Et de rajouter : « On veut nous faire prendre des vessies pour des lanternes : comme toujours, il y a les beaux discours venus d’en haut et la réalité de leur application sur le terrain. »
Et maintenant ?
Toutes les démarches des parents et des membres de l’équipe pédagogique du collège des Gorges de la Loire et celles du collège du Monteil sont restées vaines. « On ne sait plus à qui s’adresser, s’agace un enseignant, aucun interlocuteur ne s’est senti assez concerné pour nous apporter une réponse viable : l’inspecteur d’académie ne nous promet que sa « vigilance » ; quant au président de Région, quant à la ministre de l’Éducation Nationale, quant au Premier ministre auxquels les parents ont écrit, aucun ne leur a répondu. À dix jours des élections européennes, qu’on fasse si peu de cas de nos enfants ne peut que nous interpeller et nous inquiéter. Alors que l’Éducation Nationale est mise en avant comme la priorité du gouvernement dans les discours, sur le terrain il n'en est rien. »

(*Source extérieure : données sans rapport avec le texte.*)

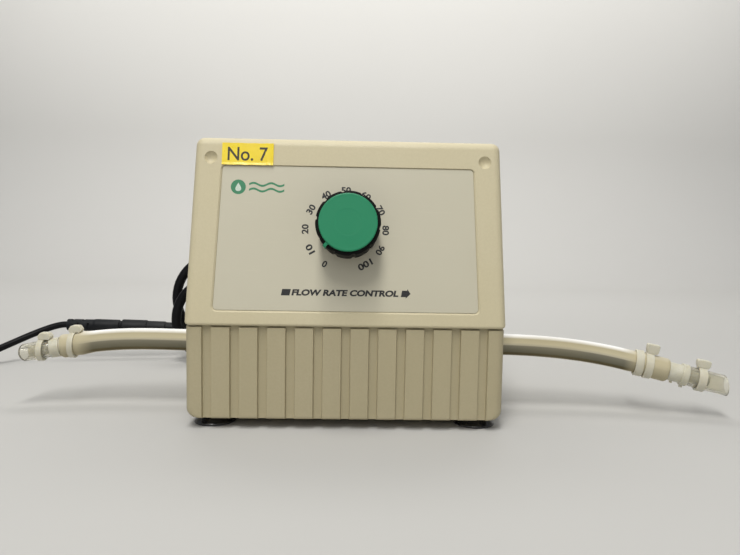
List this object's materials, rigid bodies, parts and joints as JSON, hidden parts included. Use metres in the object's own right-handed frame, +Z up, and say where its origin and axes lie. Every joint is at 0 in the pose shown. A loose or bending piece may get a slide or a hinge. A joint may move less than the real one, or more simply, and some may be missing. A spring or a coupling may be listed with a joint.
{
  "type": "peristaltic pump",
  "caption": "Benchtop peristaltic pump: sloping dial panel with a speed knob, roller head inside, flexible tube leaving both sides, mains cord with inline connector.",
  "frame": {"origin": "centre of the case's flat underside; the feet reach 5.5 mm below it", "axes": "+X to the operator's right, +Y to the back, +Z up; the sloping panel faces -Y"},
  "size_m": [0.4878, 0.2039, 0.1519],
  "materials": {
    "case_plastic": "satin moulded, faintly textured",
    "base_plastic": "satin moulded, faintly textured",
    "panel_film": "printed film, satin",
    "tape": "laminated tape",
    "knob_plastic": "satin",
    "cap_plastic": "satin",
    "brass": "machined",
    "steel": "plated",
    "aluminium": "satin",
    "board": "coated laminate",
    "blue_plastic": "moulded",
    "black_rubber": "matt",
    "black_plastic": "satin",
    "amber_tube": "translucent, smooth",
    "clear_tube": "clear, glossy",
    "white_nylon": "moulded nylon",
    "pale_nylon": "moulded nylon"
  },
  "bodies": {
    "case": {"top_cover": "case_plastic", "base_tray": "base_plastic", "fascia_label": "panel_film", "asset_label": "tape", "foot_front_left": "black_rubber", "foot_front_right": "black_rubber", "foot_back_left": "black_rubber", "foot_back_right": "black_rubber", "cord_grip": "black_rubber", "power_cord": "black_rubber", "supply_lead": "black_rubber", "motor_lead": "black_rubber", "case_screw_front_left": "steel", "case_screw_front_right": "steel", "case_screw_back_left": "steel", "case_screw_back_right": "steel", "pot_body": "steel", "pot_nut": "steel", "motor_can": "steel", "motor_screw_left": "steel", "motor_screw_right": "steel", "head_screw_left": "steel", "head_screw_right": "steel", "shaft_bush_front": "brass", "shaft_bush_rear": "brass", "motor_bracket": "aluminium", "heat_sink": "aluminium", "control_board": "board", "filter_capacitor": "blue_plastic", "terminal_block": "blue_plastic", "pump_bed": "black_plastic", "inline_jack": "black_plastic", "inline_plug": "black_plastic", "pump_tube": "amber_tube", "left_end_tube": "clear_tube", "right_end_tube": "clear_tube", "left_tie_inner": "white_nylon", "left_tie_outer": "white_nylon", "right_tie_inner": "white_nylon", "right_tie_middle": "white_nylon", "right_tie_outer": "white_nylon", "head_cover": "pale_nylon", "left_coupler": "pale_nylon", "right_coupler": "pale_nylon"},
    "knob": {"knob_body": "knob_plastic", "knob_cap": "cap_plastic", "knob_collet": "brass", "pot_shaft": "aluminium"},
    "rotor": {"rotor_shaft": "steel", "rotor_hub": "pale_nylon", "rotor_front_plate": "pale_nylon", "roller_pin_1": "steel", "roller_pin_2": "steel", "roller_pin_3": "steel", "drive_gear": "white_nylon"},
    "motor_spindle": {"motor_shaft": "steel", "drive_pinion": "brass"},
    "roller_a": {"roller_1": "white_nylon"},
    "roller_b": {"roller_2": "white_nylon"},
    "roller_c": {"roller_3": "white_nylon"}
  },
  "joints": [
    {"name": "knob_turn", "type": "hinge", "parent": "case", "child": "knob", "pos_m": [0.0005, -0.05999, 0.09881], "axis": [0, 0.9846, -0.175], "range_deg": [-14, 286]},
    {"name": "rotor_spin", "type": "hinge", "parent": "case", "child": "rotor", "pos_m": [0, -0.0175, 0.0537], "axis": [0, 1, 0], "continuous": true},
    {"name": "motor_spin", "type": "hinge", "parent": "case", "child": "motor_spindle", "pos_m": [0, 0.003, 0.08828], "axis": [0, 1, 0], "continuous": true},
    {"name": "roller_a_spin", "type": "hinge", "parent": "rotor", "child": "roller_a", "pos_m": [0, -0.0175, 0.0717], "axis": [0, 1, 0], "continuous": true},
    {"name": "roller_b_spin", "type": "hinge", "parent": "rotor", "child": "roller_b", "pos_m": [-0.01559, -0.0175, 0.0447], "axis": [0, 1, 0], "continuous": true},
    {"name": "roller_c_spin", "type": "hinge", "parent": "rotor", "child": "roller_c", "pos_m": [0.01559, -0.0175, 0.0447], "axis": [0, 1, 0], "continuous": true}
  ],
  "couplings": [
    {"joint": "motor_spin", "follows": "rotor_spin", "ratio": -4},
    {"joint": "roller_a_spin", "follows": "rotor_spin", "ratio": -4},
    {"joint": "roller_b_spin", "follows": "rotor_spin", "ratio": -4},
    {"joint": "roller_c_spin", "follows": "rotor_spin", "ratio": -4}
  ]
}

Aussi, enseignants, AESH, AED et parents d’élèves du collège public des Gorges de la Loire et du collège du Monteil espèrent que leur démarche « enseigner oui, en saigner non » poussera les plus hautes instances à faire plus grand cas du service public d’éducation, à reconsidérer, en leur faveur, l’octroi des heures à leur collège pour permettre aux élèves aurécois, pontois, malveletoux et monistroliens de bénéficier de conditions d’étude dignes, si ce n’est optimales. Ils invitent élus et habitants du territoire à se mobiliser à leurs côtés, à faire entendre leur voix sur le terrain et dans les urnes, et bien sûr à s’allier à eux et à « en saigner » avec eux en allant donner leur sang lors des prochaines collectes organisées par l’ESF, notamment ce vendredi 31 mai à Saint-Just-Malmont.